China's Banks JUST Flashed a MASSIVE Recession WARNING!
By Steven Van Metre
Key Concepts
- Credit Expansion/Contraction: The growth or decline in lending, which serves as a primary indicator of economic health in debt-based systems.
- Aggregate Financing: A broad measure of credit in the Chinese economy, including bank loans and other financing forms.
- CTA (Commodity Trading Advisor) Positioning: Systematic, algorithm-driven trading strategies that follow trends and are currently expected to be a major source of buying pressure.
- MOVE Index: A measure of bond market volatility; declining levels typically correlate with lower equity volatility (VIX).
- Volume Profile: A technical analysis tool showing the volume of shares traded at specific price levels over a period, used to identify support and resistance.
- Short Covering: The process of buying back borrowed securities to close out an open short position, which creates upward price pressure.
1. China’s Economic Recession Warning
The Chinese banking system is signaling a potential recession due to a significant slowdown in credit expansion.
- Data: Aggregate financing in China increased by 5.2 trillion yuan in March, down from 5.9 trillion a year prior. New loans also fell short of expectations.
- The Debt-Based Trap: In a debt-based economy, continuous credit expansion is required to fuel growth and service existing debt. A contraction in lending indicates that both businesses and consumers are losing confidence, leading to reduced spending and debt repayment rather than borrowing.
- Consumer Sentiment: Despite slight improvements, Chinese consumer confidence remains significantly below 2022 levels. This lack of confidence leads to increased saving and decreased consumption, further stifling economic demand.

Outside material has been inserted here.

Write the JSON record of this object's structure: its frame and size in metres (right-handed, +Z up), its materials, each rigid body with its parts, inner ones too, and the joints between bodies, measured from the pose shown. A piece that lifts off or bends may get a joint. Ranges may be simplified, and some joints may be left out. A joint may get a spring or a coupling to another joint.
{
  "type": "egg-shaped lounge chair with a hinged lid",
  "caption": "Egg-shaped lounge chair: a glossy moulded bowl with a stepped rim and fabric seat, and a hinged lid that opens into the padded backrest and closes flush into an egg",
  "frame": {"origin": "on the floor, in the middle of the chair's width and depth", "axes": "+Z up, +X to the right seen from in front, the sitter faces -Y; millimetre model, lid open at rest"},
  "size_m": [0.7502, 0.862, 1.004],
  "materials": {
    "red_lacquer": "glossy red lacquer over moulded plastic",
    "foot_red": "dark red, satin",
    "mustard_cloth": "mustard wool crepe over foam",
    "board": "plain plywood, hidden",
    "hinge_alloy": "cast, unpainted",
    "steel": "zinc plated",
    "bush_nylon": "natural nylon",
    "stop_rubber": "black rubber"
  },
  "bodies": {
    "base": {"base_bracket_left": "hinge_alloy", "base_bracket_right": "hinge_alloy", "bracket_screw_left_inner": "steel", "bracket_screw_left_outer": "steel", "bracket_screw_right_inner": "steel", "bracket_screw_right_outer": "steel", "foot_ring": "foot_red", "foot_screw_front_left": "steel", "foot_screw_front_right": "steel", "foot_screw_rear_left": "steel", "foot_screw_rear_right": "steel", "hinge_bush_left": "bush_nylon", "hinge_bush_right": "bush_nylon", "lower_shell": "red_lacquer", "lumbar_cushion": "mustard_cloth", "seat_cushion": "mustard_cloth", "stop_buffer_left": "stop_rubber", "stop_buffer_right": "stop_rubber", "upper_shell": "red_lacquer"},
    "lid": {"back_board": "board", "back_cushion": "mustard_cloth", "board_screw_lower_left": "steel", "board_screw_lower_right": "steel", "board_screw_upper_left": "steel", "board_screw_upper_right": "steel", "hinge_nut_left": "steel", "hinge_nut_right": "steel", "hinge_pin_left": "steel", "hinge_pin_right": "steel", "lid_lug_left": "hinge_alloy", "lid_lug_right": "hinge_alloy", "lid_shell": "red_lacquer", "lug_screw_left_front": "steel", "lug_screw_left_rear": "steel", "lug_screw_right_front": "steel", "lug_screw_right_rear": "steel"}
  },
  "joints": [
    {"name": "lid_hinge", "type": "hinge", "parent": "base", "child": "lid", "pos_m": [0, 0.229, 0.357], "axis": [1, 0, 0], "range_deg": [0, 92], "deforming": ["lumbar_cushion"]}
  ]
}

2. The Impact of Geopolitical Conflict (Strait of Hormuz)
The conflict involving the US and Iran in the Strait of Hormuz poses a critical risk to China’s energy security.

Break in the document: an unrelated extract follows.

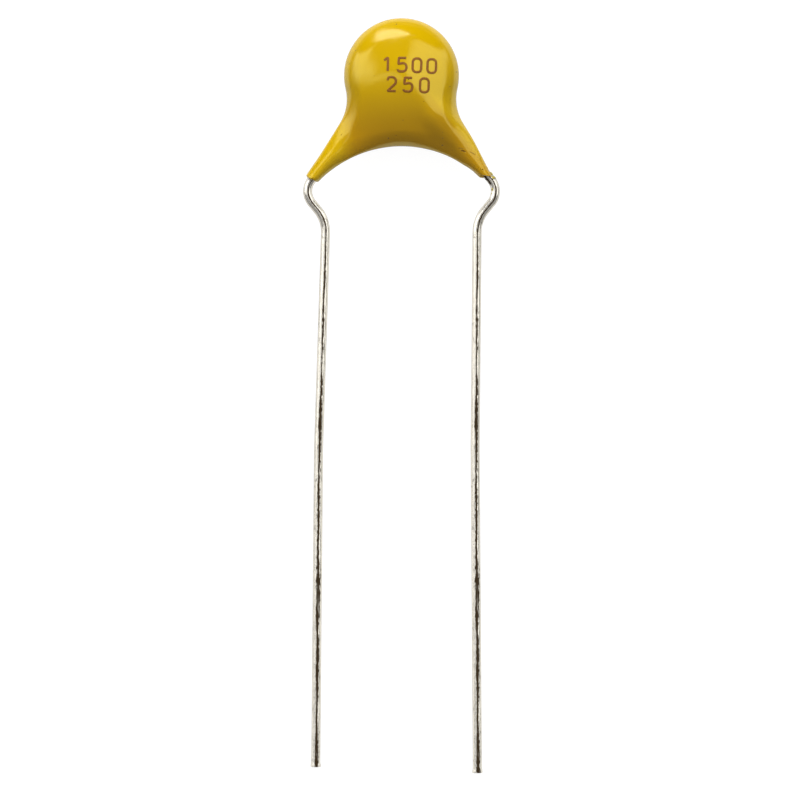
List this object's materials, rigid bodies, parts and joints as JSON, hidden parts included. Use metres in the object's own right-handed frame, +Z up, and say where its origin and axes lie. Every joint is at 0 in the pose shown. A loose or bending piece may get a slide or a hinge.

- Energy Dependency: Iran exports approximately 90% of its energy to China. A blockade or disruption in the Strait of Hormuz would severely restrict China’s energy supply.
- Economic Consequences: Elevated energy prices, combined with a slowing economy, create a "game over" scenario for China. The bond market is currently reflecting this, as long-dated yields are grinding lower—a sign that the market anticipates a severe economic downturn rather than inflation.
3. US Market Dynamics and Technical Indicators
Despite the global economic risks, the US stock market is showing resilience, driven by specific technical and mechanical factors.
- Earnings Resilience: Wall Street analysts expect a 12% growth in Q1 earnings for S&P 500 companies, exceeding the 8% target. This growth is largely attributed to aggressive corporate cost-cutting and layoffs.
- CTA Buying Pressure: Goldman Sachs reports that CTAs are on track to buy approximately $45 billion in equities, with $52 billion of aggregate demand flowing into the S&P 500. This mechanical buying is forcing a "short squeeze," pushing prices higher.
- Technical Signals: The speaker notes that the S&P 500 is testing a six-month volume profile level. With the VIX (volatility index) and the MOVE index (bond volatility) both trending downward, the environment is currently supportive of a bullish breakout.
4. Methodologies and Frameworks
- Correlation Analysis: The speaker uses US data as a proxy to explain Chinese trends, overlaying Commercial and Industrial (C&I) lending with new orders for durable goods and weekly hours worked. The framework posits that when businesses stop borrowing, it is a leading indicator that new orders are declining, which eventually leads to job losses and economic contraction.
- Interest Rate Interpretation: The speaker argues that while falling interest rates are usually seen as a positive stimulus, in the current Chinese context, they indicate a "tightening" financial system where cash is building up because no one wants to borrow—a sign of a failing economy.
5. Notable Quotes
- "In a debt-based economy, you need a continuous expansion of debt to fuel economic growth and pay on the existing debt."
- "If you see interest rates go down and you see lending continue to go down, it is a huge negative."
- "The risk is for the rest of the world. If China goes, the rest of us are soon to follow."
6. Synthesis and Conclusion
The video presents a dichotomy between the macro-economic reality and short-term market mechanics. While China’s economy is flashing clear recessionary signals—characterized by contracting credit, weak consumer demand, and energy supply risks—the US market is currently being driven by mechanical factors, specifically CTA short-covering and better-than-expected corporate earnings. The speaker concludes that while the long-term outlook is bearish due to global economic slowing, the short-term technical setup favors a bullish trend as machines continue to buy into the market. Investors are advised to monitor the "beat" on earnings expectations (8%) and the behavior of energy prices as key indicators for the next market move.